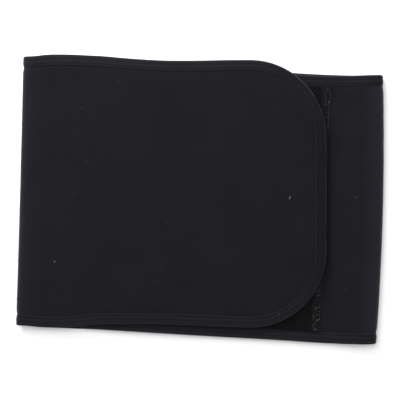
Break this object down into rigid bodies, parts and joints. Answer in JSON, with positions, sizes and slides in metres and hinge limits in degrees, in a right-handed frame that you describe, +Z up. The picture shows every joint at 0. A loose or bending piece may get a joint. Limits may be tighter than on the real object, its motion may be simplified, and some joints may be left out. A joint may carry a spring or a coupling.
{
  "type": "abdominal binder",
  "caption": "Elastic abdominal binder: a wide padded band with bound edges, closed in front by a rounded hook-and-loop flap, laid flat",
  "frame": {"origin": "bottom centre of the bounding box, on the surface that the binder lies on", "axes": "+X along the band towards the flap's rounded end, +Y across the band towards its top edge, +Z up out of the flap's outer face"},
  "size_m": [0.3186, 0.2508, 0.0136],
  "materials": {
    "band_fabric": "matt black knit over foam",
    "binding_tape": "matt black knit tape",
    "loop_pile": "matt black brushed loop pile",
    "hook_tape": "black woven tape with plastic hooks"
  },
  "bodies": {
    "root": {"band": "band_fabric", "edge_binding": "binding_tape", "loop_panel": "loop_pile", "hook_patch": "hook_tape"}
  },
  "joints": []
}
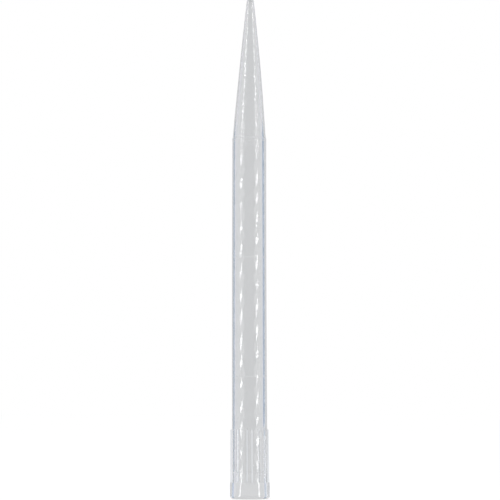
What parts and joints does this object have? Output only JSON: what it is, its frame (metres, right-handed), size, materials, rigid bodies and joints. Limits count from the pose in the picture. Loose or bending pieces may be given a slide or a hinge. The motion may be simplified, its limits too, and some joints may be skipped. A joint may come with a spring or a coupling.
{
  "type": "pipette tip",
  "caption": "Long clear plastic pipette tip with a plain cylindrical barrel, a tapered nose, a ribbed collar and a smooth rounded rim round its socket.",
  "frame": {"origin": "centre of the mouth, in the plane of the flat rim that the tip stands on", "axes": "+Z along the bore from the socket's mouth to the orifice; +X and -Y each pass through the middle of a rib"},
  "size_m": [0.012, 0.012, 0.15],
  "materials": {
    "clear_polypropylene": "clear natural polypropylene, faintly milky, glossy as moulded, with fine flow ripples on the barrel and nose"
  },
  "bodies": {
    "root": {"pipette_tip": "clear_polypropylene"}
  },
  "joints": []
}
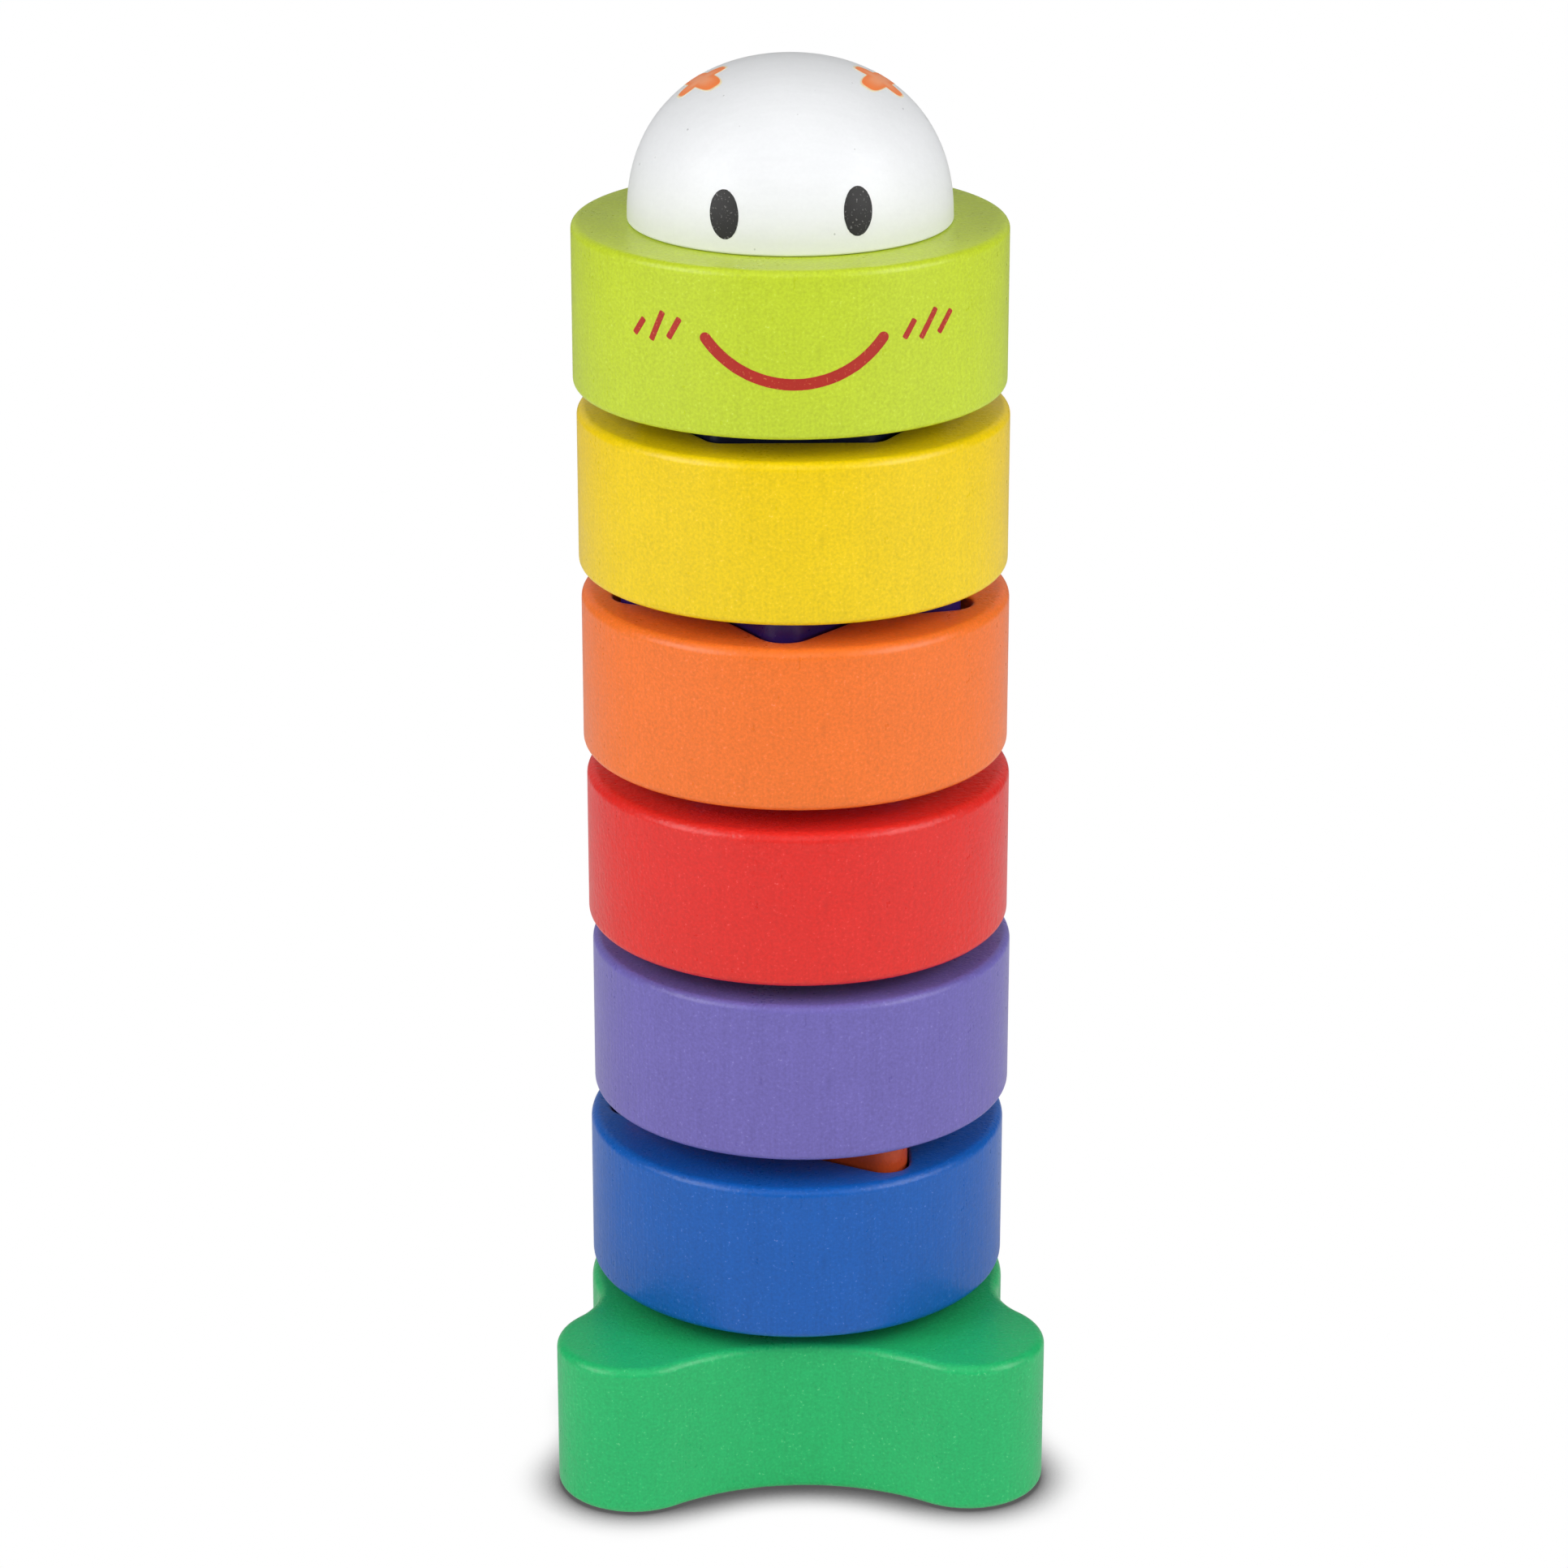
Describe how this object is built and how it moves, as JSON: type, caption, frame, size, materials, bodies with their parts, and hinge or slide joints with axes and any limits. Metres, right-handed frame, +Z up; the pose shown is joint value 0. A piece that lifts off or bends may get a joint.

= = = =

> _Problem statement_
Restate each record exactly as written.

> _Task result_
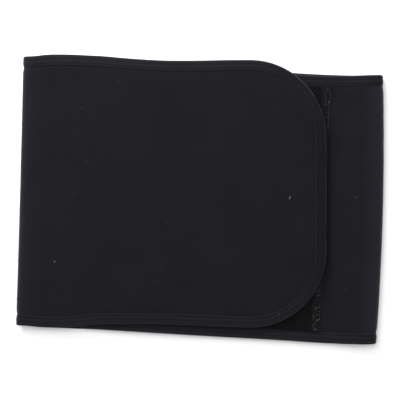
Break this object down into rigid bodies, parts and joints. Answer in JSON, with positions, sizes and slides in metres and hinge limits in degrees, in a right-handed frame that you describe, +Z up. The picture shows every joint at 0. A loose or bending piece may get a joint. Limits may be tighter than on the real object, its motion may be simplified, and some joints may be left out. A joint may carry a spring or a coupling.
{
  "type": "abdominal binder",
  "caption": "Elastic abdominal binder: a wide padded band with bound edges, closed in front by a rounded hook-and-loop flap, laid flat",
  "frame": {"origin": "bottom centre of the bounding box, on the surface that the binder lies on", "axes": "+X along the band towards the flap's rounded end, +Y across the band towards its top edge, +Z up out of the flap's outer face"},
  "size_m": [0.3186, 0.2508, 0.0136],
  "materials": {
    "band_fabric": "matt black knit over foam",
    "binding_tape": "matt black knit tape",
    "loop_pile": "matt black brushed loop pile",
    "hook_tape": "black woven tape with plastic hooks"
  },
  "bodies": {
    "root": {"band": "band_fabric", "edge_binding": "binding_tape", "loop_panel": "loop_pile", "hook_patch": "hook_tape"}
  },
  "joints": []
}
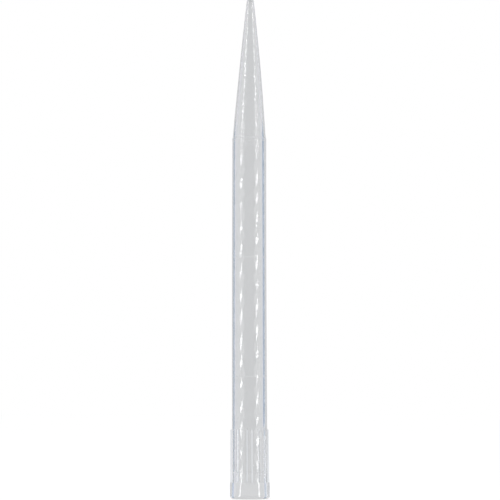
What parts and joints does this object have? Output only JSON: what it is, its frame (metres, right-handed), size, materials, rigid bodies and joints. Limits count from the pose in the picture. Loose or bending pieces may be given a slide or a hinge. The motion may be simplified, its limits too, and some joints may be skipped. A joint may come with a spring or a coupling.
{
  "type": "pipette tip",
  "caption": "Long clear plastic pipette tip with a plain cylindrical barrel, a tapered nose, a ribbed collar and a smooth rounded rim round its socket.",
  "frame": {"origin": "centre of the mouth, in the plane of the flat rim that the tip stands on", "axes": "+Z along the bore from the socket's mouth to the orifice; +X and -Y each pass through the middle of a rib"},
  "size_m": [0.012, 0.012, 0.15],
  "materials": {
    "clear_polypropylene": "clear natural polypropylene, faintly milky, glossy as moulded, with fine flow ripples on the barrel and nose"
  },
  "bodies": {
    "root": {"pipette_tip": "clear_polypropylene"}
  },
  "joints": []
}
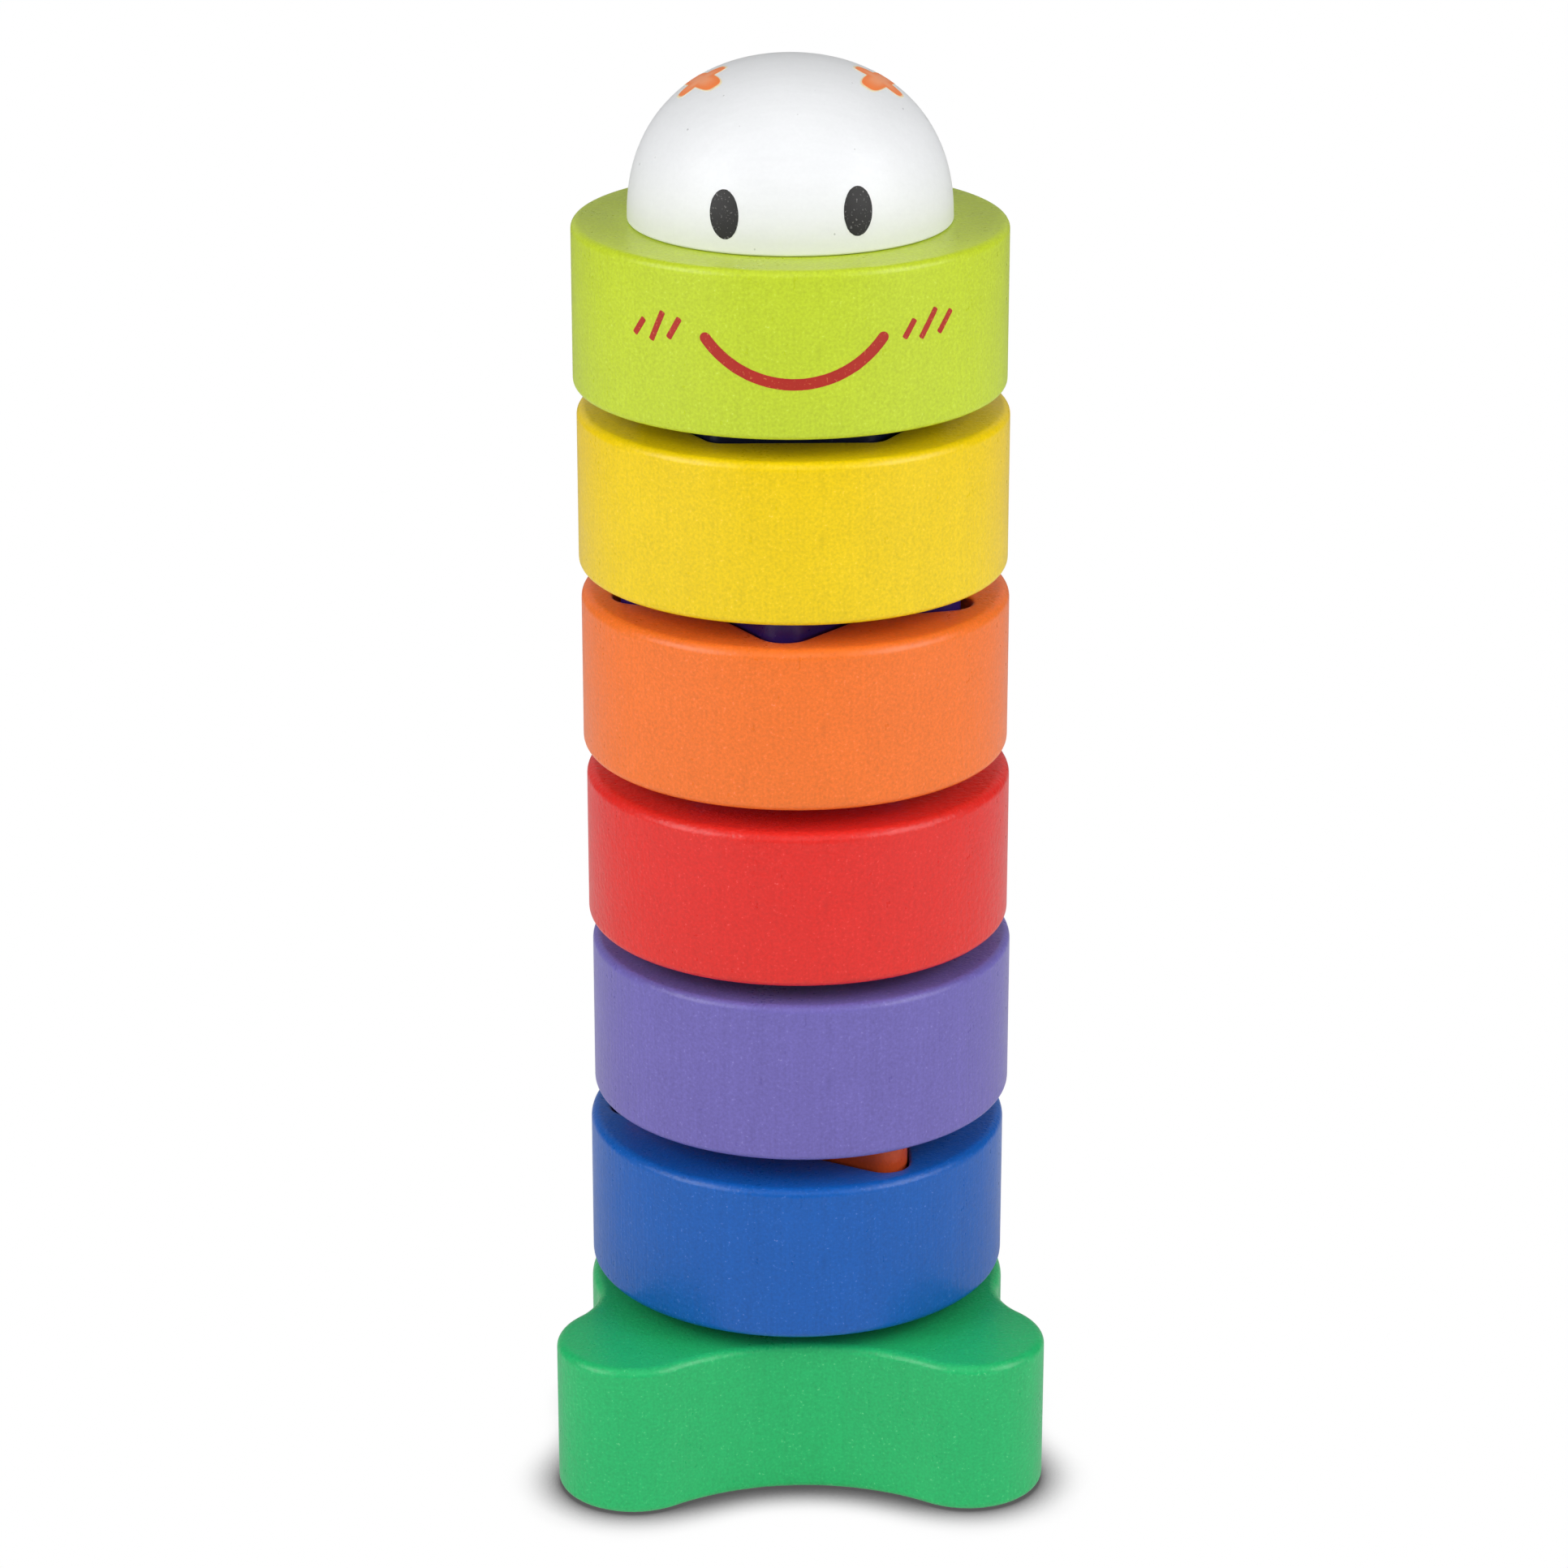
Describe how this object is built and how it moves, as JSON: type, caption, frame, size, materials, bodies with their parts, and hinge or slide joints with axes and any limits. Metres, right-handed frame, +Z up; the pose shown is joint value 0. A piece that lifts off or bends may get a joint.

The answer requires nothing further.